I stood and watched. At first I thought I should feel ashamed to look on like this. But then I thought that it wasn't a big deal. After all, the woman had seen me in the room. They knew I was there, alone with them. So if they kissed so obviously in front of me, they must have wanted me to see. I watched. It was very nice. But it made me feel sad, like I wished I could be a woman like the short woman.
I rubbed the right side of my face, the hairs of my sideburns, absently, like a baby might hold a blanket to his face while he sucks his thumb.
The women stopped kissing. I worried that they'd snap out of their attention to each other and get mad at me for something. So I acted like I hadn't been paying attention.
I looked around and wandered into a room through a wide entrance before me. The room was dark, like the old stalactite tunnel at the Denver Museum of Natural History. There was also some fragmented feeling to it, as if a curtain of clear strings dotted occasionally with blue, pink, and purple beads flowed down before me.
Something about this was very uncomfortable to me, so I exited back into the room were the women were. I again acted like I didn't want to bother or intrude upon the women's time together.
I quickly and shyly darted through another entrance. I may have crossed a short, dark corridor or room. I was now in a short-ceilinged, wide room. The room appeared to have been done in the medieval style. There was probably a big, long, oval dining table in the center of the room. At the back of the room, to my right, was a wide, bench-like seat set into a window sill. The walls may have been of wood. The floor was carpeted in another medieval style tapestry, with an image, very basic and "pixellated" looking, of a unicorn on the back right corner.
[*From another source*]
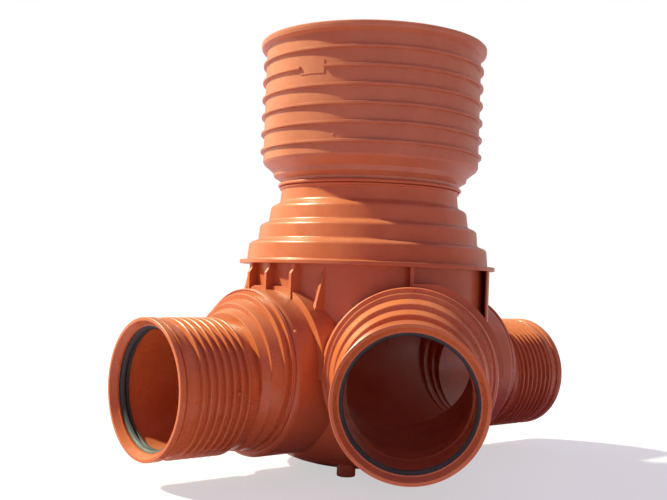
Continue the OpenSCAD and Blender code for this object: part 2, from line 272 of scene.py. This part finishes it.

I walked along the right wall to the back of the room, then to the left wall and down toward the front of the room. I could hear the women talking in the other room. They may have been mentioning a movie they had watched. But they mentioned it in a way that was somehow supposed to call my attention to the fact that they were aware of me. But I didn't know whether they wanted to welcome or insult me.
I walked toward a wide dresser at the front of the room. I imagined something about a conversation with my old friend R. I may possibly have seen the image of a balding businessman in my head.